Lynda Dummar (Mary Steenburgen): C'est la vie.
Melvin Dummar (Paul Le Mat): What's that?
Lynda: French, Melvin. I used to dream of becoming a French interpreter.
Melvin: You don't speak French.
Lynda: I told you it was only a dream.
It is probably most people's secret dream to have a fortune just drop into their laps no questions asked. The origin of the fortune would surely differ, but you'd like to have a lifetime's worth of financial security without having to work for it, wouldn't you? Of course, you would — because then work could be an option, not a necessity.
It would really take the pressure off the whole thing.
Unless you happen to be Melvin Dummar. Dummar, a Utah gas station owner, claimed to have rescued billionaire Howard Hughes when he was stranded in the Nevada desert in December 1967. Dummar said the man asked to be driven to the Sands Hotel in Las Vegas, about 150 miles from where Dummar claimed to have found him, and only revealed his identity to Dummar in the last minutes of their drive together.
A few weeks after Hughes' death in 1976, a handwritten will was found at The Church of Jesus Christ of Latter–Day Saints in Salt Lake City. In part, the will awarded one–sixteenth of Hughes' fortune to Dummar.

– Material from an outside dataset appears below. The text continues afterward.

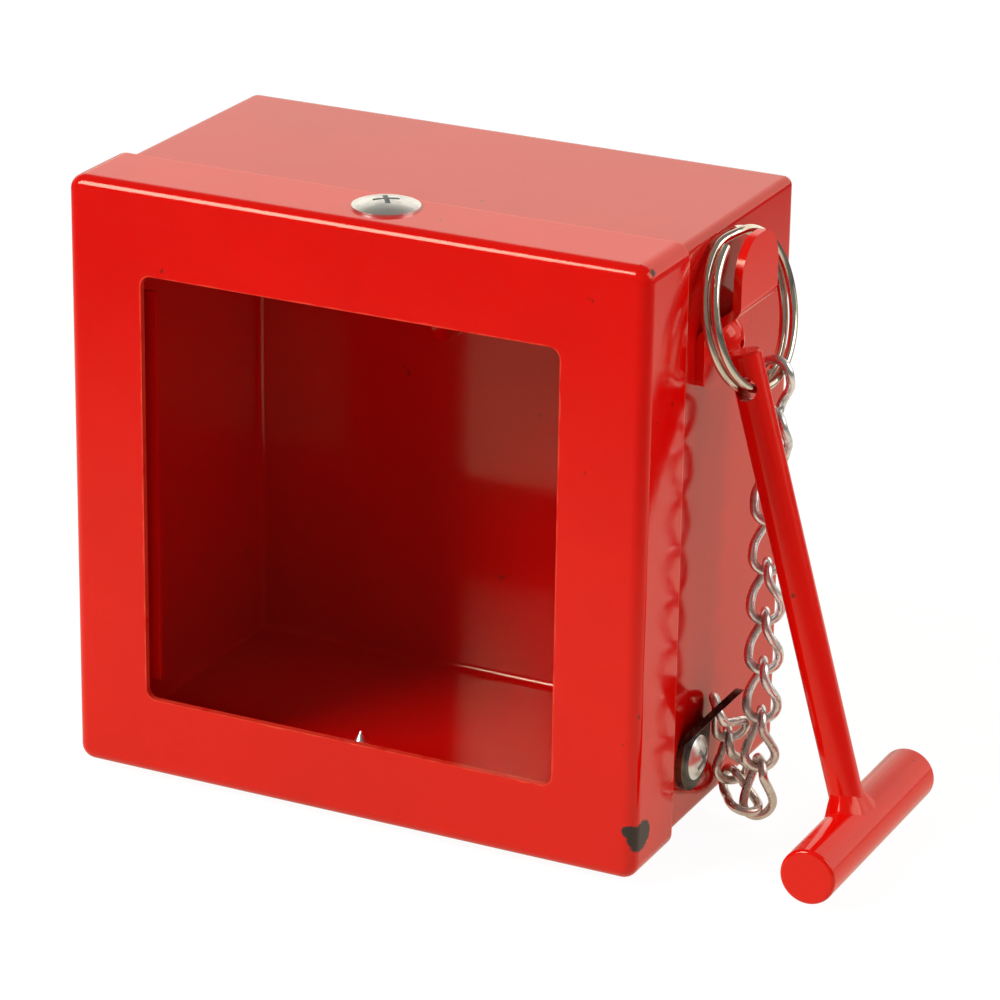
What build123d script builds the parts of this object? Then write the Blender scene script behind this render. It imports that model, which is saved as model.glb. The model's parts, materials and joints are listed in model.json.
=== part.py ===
"""Break glass key box: a painted sheet-steel box with a windowed front cover,
a glass pane in two guides, a key hook inside, and a T-shaped hammer that hangs
from a split ring on the right side, tied to the box by a twisted-link chain.

Millimetres. Origin at the centre of the back face, which goes on the wall.
+X is right seen from the front, +Y points into the wall, +Z is up, so the
front face lies at y = -box_depth.
"""
from build123d import *
import math
import os

# ---------------------------------------------------------------- box shell
box_width = 110.0            # across the front cover
box_height = 110.0
box_depth = 65.0             # front face to wall
cover_depth = 16.0           # flange of the front cover
sheet = 1.2                  # steel sheet of cover and box
cover_fit = 0.1              # gap between the cover's flange and the box, each side
cover_bend = 2.2             # outer bend between face and flange
cover_corner = 2.8           # outer corner where two flanges are welded
back_bend = 2.6              # outer bend round the back of the box
rim_gap = 0.1                # box rim to the start of the cover's inner bend

window_width = 79.7
window_height = 79.2
window_x = -0.65             # centre of the window
window_z = -0.6
window_corner = 2.0

# ---------------------------------------------------------------- glass
glass_thickness = 2.0
glass_slack = 0.1            # pane to each side of its slot
glass_side_slack = 0.5       # pane edge to the guide's riser
glass_height = 99.0
guide_sheet = 0.8
guide_riser_x = 46.0         # inner side of the riser, from the middle
guide_reach = 39.5           # free leg's edge, from the middle
guide_length = 72.7
guide_z = -1.25              # middle of the guide
guide_wall_gap = 0.3         # base leg to the box wall

# ---------------------------------------------------------------- cover screws
screw_head_diameter = 11.8
screw_head_height = 1.5
screw_rim = 0.4              # straight edge under the domed head
screw_shank_diameter = 3.9
screw_length = 12.6
screw_point = 3.4
screw_depth = 9.9            # behind the front face
screw_top_x = 1.8
screw_bottom_x = -2.6
screw_recess_width = 4.6     # cross recess, tip to tip
screw_recess_slot = 0.9
screw_recess_depth = 1.1
screw_clearance = 0.05       # radial, in the box wall
cover_hole_clearance = 0.25  # radial, in the cover

# ---------------------------------------------------------------- key hook
hook_diameter = 3.8
hook_x = -12.0
hook_below_top = 39.6        # axis of the level leg
hook_reach = 8.0             # wall face to the axis of the upright leg
hook_upright = 14.6
hook_bend = 3.0
hook_clearance = 0.05

# ---------------------------------------------------------------- wall holes
wall_hole_diameter = 5.0
wall_hole_spacing = 60.0
wall_hole_below_top = 25.0

# ---------------------------------------------------------------- ring hanger
hanger_sheet = 1.5
hanger_width = 20.4
hanger_tongue_width = 15.7
hanger_depth = 33.1          # middle of the strip, behind the front face
hanger_top_below = 2.0       # tongue's top below the box's top
hanger_height = 25.6
hanger_tongue = 11.7         # straight part of the tongue
hanger_rise = 4.5            # height of the sloping part
hanger_offset = 5.4          # tongue off the wall
hanger_tongue_corner = 7.0
hanger_foot_corner = 1.5
hanger_bend = 1.0            # inner bend

rivet_depth = 35.0
rivet_below_bend = 4.7
rivet_dome_diameter = 8.0
rivet_dome_height = 1.9
rivet_shank_diameter = 3.2
rivet_tail_diameter = 4.8
rivet_tail_length = 1.8
rivet_mandrel_diameter = 1.7
rivet_clearance = 0.05

# ---------------------------------------------------------------- chain lug
lug_sheet = 1.2
lug_foot_depth = 25.5        # middle of the round foot, behind the front face
lug_foot_rise = 13.5         # foot's middle above the box's bottom
lug_foot_radius = 6.0
lug_eye_depth = 27.8
lug_eye_radius = 4.6
lug_eye_hole = 2.75
lug_bend_rise = 4.6          # foot's middle to where the eye end leaves the wall
lug_tilt = 40.0              # eye end from the wall
lug_neck = 6.2               # bend to the middle of the eye
lug_screw_head_diameter = 8.0
lug_screw_head_height = 1.8
lug_screw_rim = 0.5
lug_screw_shank_diameter = 4.0
lug_screw_length = 9.5
lug_screw_point = 2.5

# ---------------------------------------------------------------- split ring
ring_wire = 1.5
ring_coil_gap = 0.42
ring_radius = 13.55          # to the wire's middle
ring_offset = 5.6             # ring centre off the side wall of the box
ring_depth = 32.3            # ring centre behind the front face
ring_below_top = 15.5
ring_lean = 13.5             # ring's top leans towards the box, degrees
ring_swing_round = 4.1       # ring turned about the vertical, degrees
ring_step = 30.0             # turn over which the wire steps to the second coil
ring_end_angle = 100.0       # where the wire ends lie, from the ring's rear side

# ---------------------------------------------------------------- hammer
handle_diameter = 6.0
handle_hole_diameter = 4.2
handle_above_hole = 6.8
handle_chamfer = 0.4
handle_hole_depth = 28.1     # behind the front face
head_diameter = 10.0
head_length = 47.6
head_near_depth = 6.6        # head's near end behind the front face
head_off_wall = 30.3         # head's axis from the side wall of the box
head_rise = 4.9              # head's axis above the box's bottom
head_edge = 0.7
weld_height = 2.2            # weld collar round the foot of the handle
weld_width = 1.3

# ---------------------------------------------------------------- chain
link_wire = 1.6
link_width = 7.0             # outside
link_pitch = 9.17            # one link to the next, hanging
link_play = 0.15             # between two wires that bear on each other
link_butt = 0.12             # gap between the bent wire's two ends
chain_ring_depth = 36.6      # where the first link sits on the ring
chain_end_off_wall = 9.8     # lowest wire of the hanging links
chain_end_depth = 34.2
chain_end_below_foot = 13.3  # under the middle of the lug's foot
link_yaws = (60.0, 34.0, 10.0, 0, 0, 0, 0, 0, 11.7)   # each link's own turn, top to bottom
link_bearing = -64.3         # way the upper bow spreads, from +X about +Z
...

But it wasn't cut and dried. Dummar couldn't just show up and collect $156 million — which is what his share of the estate would have been — unless the will had been determined to be legitimate. When that much money is involved, you can be sure there will be someone who will contest the will, and, in this case, there were several someones contesting the will. In 1978 a Nevada court ruled that the will was a forgery.
Really, it couldn't have been hard to reach that conclusion. For one thing, the will gave $156 million to the Mormon Church, even though Hughes was never a member of the church. He employed many Mormons, but he never was one. For another, it named a former Hughes CEO, who left Hughes' employ on bad terms more than a decade before the will supposedly was written, as the executor of Hughes' estate. Numerous words were misspelled — including the name of Hughes' cousin. The will left money to Hughes' two ex–wives, even though both had alimony settlements that specifically prohibited them from making any claims on Hughes' estate. And it left $156 million to someone named "Melvin DuMar."
Two years later, Jonathan Demme made a movie based on Dummar's story. It was called "Melvin and Howard," and it made its premiere on this day in 1980.
How incredible it would have been if the story had been true.
But the movie, wrote film critic Roger Ebert, "doesn't depend on whether the so–called Mormon Will was really written by Hughes. That hardly matters. This is the story of a life lived at the other end of the financial ladder from Hughes. It sees Dummar as the kind of American hero who would send [Horatio] Alger out to hang himself."
If Ebert was right about the film's objective — and he usually was — it succeeded on that level.
"The genius of 'Melvin and Howard' is that it is about Melvin, not Howard," Ebert wrote. "The film begins and ends with scenes involving the Hughes character, who is played by Jason Robards as a desert rat with fading memories of happiness. Dummar stops in the desert to answer a call of nature, finds Hughes lying in the sagebrush, gives him a ride in his pickup truck and gets him to sing."
And, Ebert observed, Robards was "chillingly effective" in his role — and Robards certainly could be that if the part called for it. I have seen many of Robards' performances, and he always did what the role called for.
"But this movie belongs to Paul Le Mat, as Dummar," Ebert wrote. "He is pleasant, genial, simple of speech but crafty of mind, and always looking for an angle. He angles for Milkman of the Month, he plots to get his wife on a TV game show, he writes songs like 'Santa's Souped–Up Sleigh,' he plays the slots at Vegas and goes through his life asking only for a few small scores."
It also belonged to Mary Steenburgen, who won Best Supporting Actress for her performance as Dummar's wife.
I was familiar with Steenburgen before most moviegoers were, I guess. She was a student at the small college where my father taught. I can't tell you what she majored in — probably theater arts — but she was active in the drama department, appearing in several stage productions in the late '60s and early '70s. I know. I saw some of them, heard about others.
She moved to New York in 1972 and was discovered by Jack Nicholson, as I understand it, and made her movie debut in "Goin' South" in 1978. "Melvin and Howard" was her third big–screen appearance.